The Stages of Economic Growth, by W. W. Rostow:
Cambridge University Press. 12s. 6d.
An Essay on Econimic Growth and Planning, by Maurice Dobb: Routledge & Kegan Paul. 15s.
The Great Contest, by Isaac Deutscher: Oxford University Press. 10s. 6d.
not so very long ago, it used to be a common complaint against non-Marxist economists that they spent far too much time and energy on the problem of the price of a cup of tea, and not nearly enough on the problems which are of real importance to the common man—for example, the problems of unemployment, monopoly, and economic growth. Today this complaint is no longer legitimate, particularly so far as the problem of economic growth is concerned. Various factors—notably the economic development of certain under-developed countries and the slow rates of growth experienced recently in many capitalist countries—have combined to make the subject of economic growth very much àla mode. So great is the flood of literature on this subject, indeed, that even a Marxist must occasionally yearn for a good old-fashioned treatise on the price of a cup of tea.
Professor Rostow, of the Massachusetts Institute of Technology, is one of the more fashionable writers in this field. His “stages of growth” thesis obtained considerable publicity when it was presented in abridged form in the Economist a year or so ago, and received the honour of a hostile reply in Pravda. Now it has been published in extended form, and its character as “A Non-Communist Manifesto” (the sub-title) has been reinforced by the addition of several new chapters which are best construed as essays in Cold-Warriorship and Anti-Marxmanship and which it would be kinder to ignore.

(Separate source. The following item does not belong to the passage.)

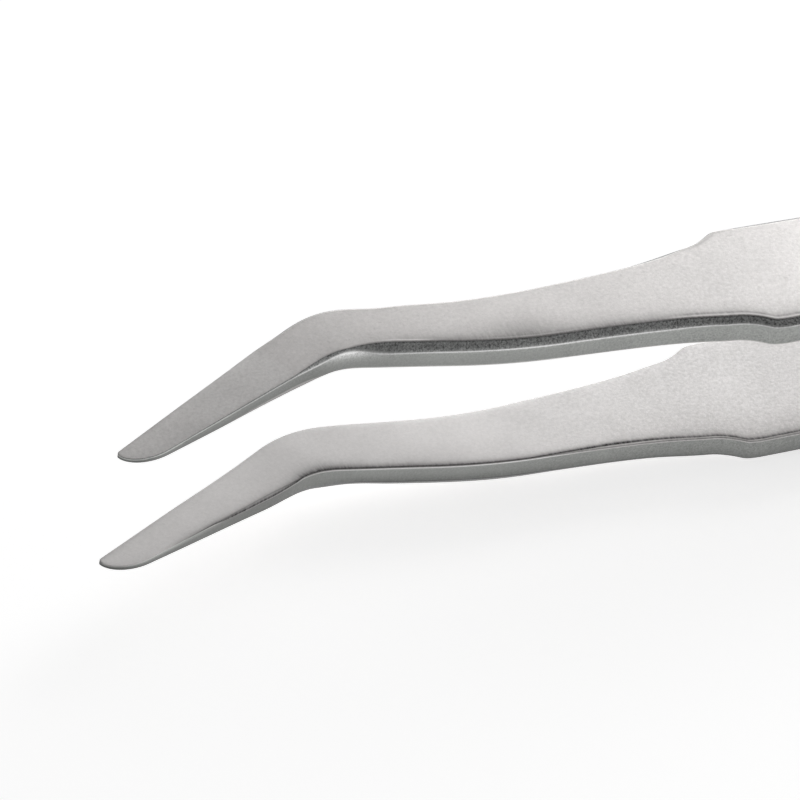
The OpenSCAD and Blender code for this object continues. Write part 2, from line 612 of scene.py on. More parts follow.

What Professor Rostow does in the main part of his book, in essence, is to generalise what he calls “the sweep of modern history” in the form of a set of “stages of growth”. It is useful, he claims, for certain limited purposes, “to break down the story of each national economy—and sometimes the story of regions—according to this set of stages. They constitute, in the end, both a theory about economic growth and a more general, if still highly partial, theory about modern history as a whole”. He emphasises at the outset that “the stages-of-growth are an arbitrary and limited way of looking at the sequence of modern history: and they are, in no absolute sense, a correct way” (p. 1). In spite of this, however, he evidently believes that his system can “challenge and supplant Marxism as a way of looking at modern history” (p. 106).